Copy each line exactly.

_Provided data:_
>> begin
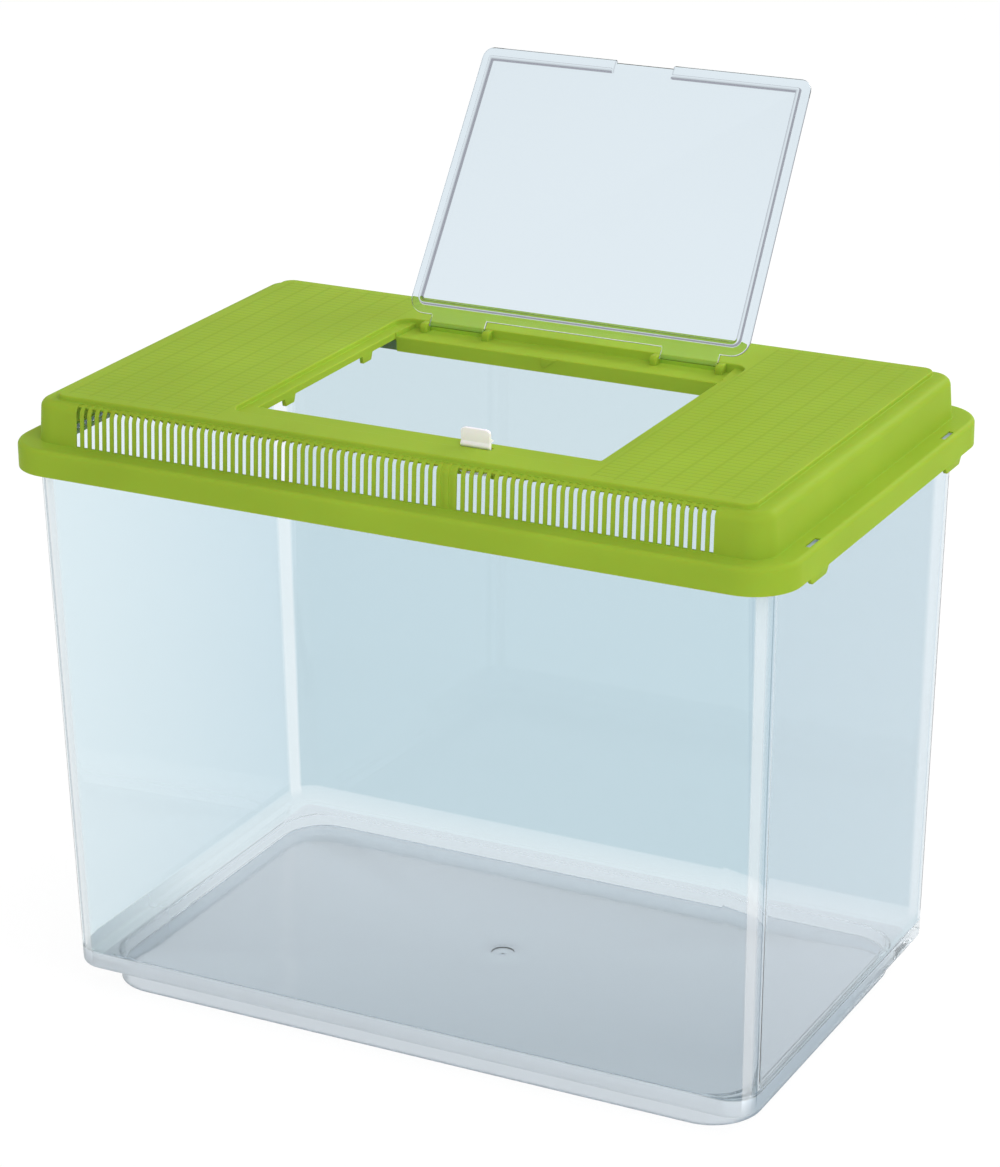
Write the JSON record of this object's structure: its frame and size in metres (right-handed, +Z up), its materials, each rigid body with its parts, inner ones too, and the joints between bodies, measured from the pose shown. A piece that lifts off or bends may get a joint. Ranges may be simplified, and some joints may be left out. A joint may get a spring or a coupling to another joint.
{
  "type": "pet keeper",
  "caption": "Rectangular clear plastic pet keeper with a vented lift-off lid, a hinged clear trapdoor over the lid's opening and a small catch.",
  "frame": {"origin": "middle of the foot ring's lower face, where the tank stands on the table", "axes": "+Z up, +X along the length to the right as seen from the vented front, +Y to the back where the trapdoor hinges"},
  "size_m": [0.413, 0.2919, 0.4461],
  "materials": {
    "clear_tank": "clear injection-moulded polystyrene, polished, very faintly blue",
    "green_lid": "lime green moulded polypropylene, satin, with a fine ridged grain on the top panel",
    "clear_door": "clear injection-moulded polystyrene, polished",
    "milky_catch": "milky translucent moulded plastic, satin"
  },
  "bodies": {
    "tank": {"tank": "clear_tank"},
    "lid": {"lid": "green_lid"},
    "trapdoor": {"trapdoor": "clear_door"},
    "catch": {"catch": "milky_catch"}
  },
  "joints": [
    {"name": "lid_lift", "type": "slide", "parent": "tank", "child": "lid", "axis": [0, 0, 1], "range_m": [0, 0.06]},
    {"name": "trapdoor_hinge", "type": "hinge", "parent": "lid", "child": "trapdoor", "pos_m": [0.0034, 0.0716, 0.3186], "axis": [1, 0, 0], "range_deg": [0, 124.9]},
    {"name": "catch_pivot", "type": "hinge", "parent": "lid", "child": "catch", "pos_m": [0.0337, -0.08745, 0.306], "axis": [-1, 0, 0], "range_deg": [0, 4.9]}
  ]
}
>> end
_Full response:_
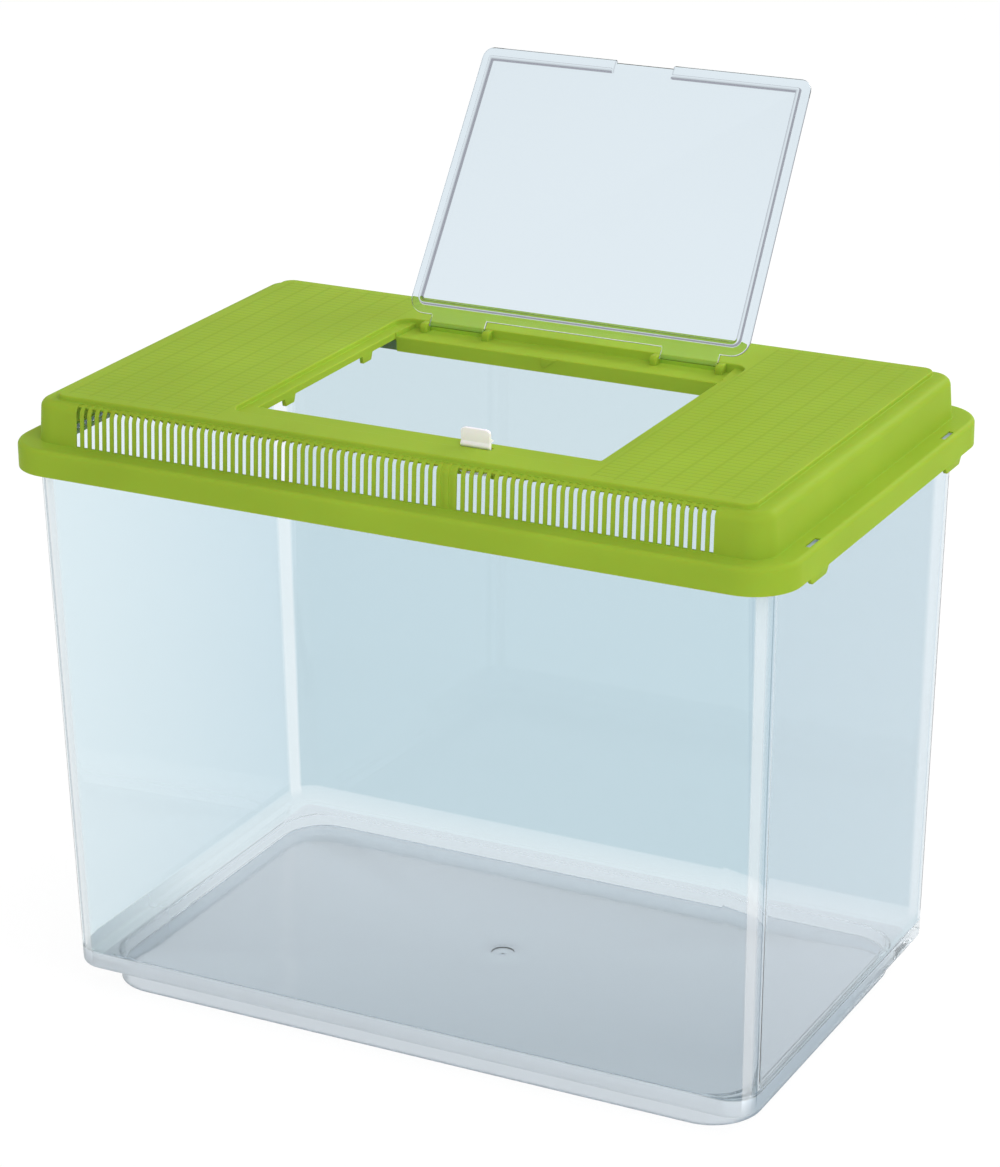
Write the JSON record of this object's structure: its frame and size in metres (right-handed, +Z up), its materials, each rigid body with its parts, inner ones too, and the joints between bodies, measured from the pose shown. A piece that lifts off or bends may get a joint. Ranges may be simplified, and some joints may be left out. A joint may get a spring or a coupling to another joint.
{
  "type": "pet keeper",
  "caption": "Rectangular clear plastic pet keeper with a vented lift-off lid, a hinged clear trapdoor over the lid's opening and a small catch.",
  "frame": {"origin": "middle of the foot ring's lower face, where the tank stands on the table", "axes": "+Z up, +X along the length to the right as seen from the vented front, +Y to the back where the trapdoor hinges"},
  "size_m": [0.413, 0.2919, 0.4461],
  "materials": {
    "clear_tank": "clear injection-moulded polystyrene, polished, very faintly blue",
    "green_lid": "lime green moulded polypropylene, satin, with a fine ridged grain on the top panel",
    "clear_door": "clear injection-moulded polystyrene, polished",
    "milky_catch": "milky translucent moulded plastic, satin"
  },
  "bodies": {
    "tank": {"tank": "clear_tank"},
    "lid": {"lid": "green_lid"},
    "trapdoor": {"trapdoor": "clear_door"},
    "catch": {"catch": "milky_catch"}
  },
  "joints": [
    {"name": "lid_lift", "type": "slide", "parent": "tank", "child": "lid", "axis": [0, 0, 1], "range_m": [0, 0.06]},
    {"name": "trapdoor_hinge", "type": "hinge", "parent": "lid", "child": "trapdoor", "pos_m": [0.0034, 0.0716, 0.3186], "axis": [1, 0, 0], "range_deg": [0, 124.9]},
    {"name": "catch_pivot", "type": "hinge", "parent": "lid", "child": "catch", "pos_m": [0.0337, -0.08745, 0.306], "axis": [-1, 0, 0], "range_deg": [0, 4.9]}
  ]
}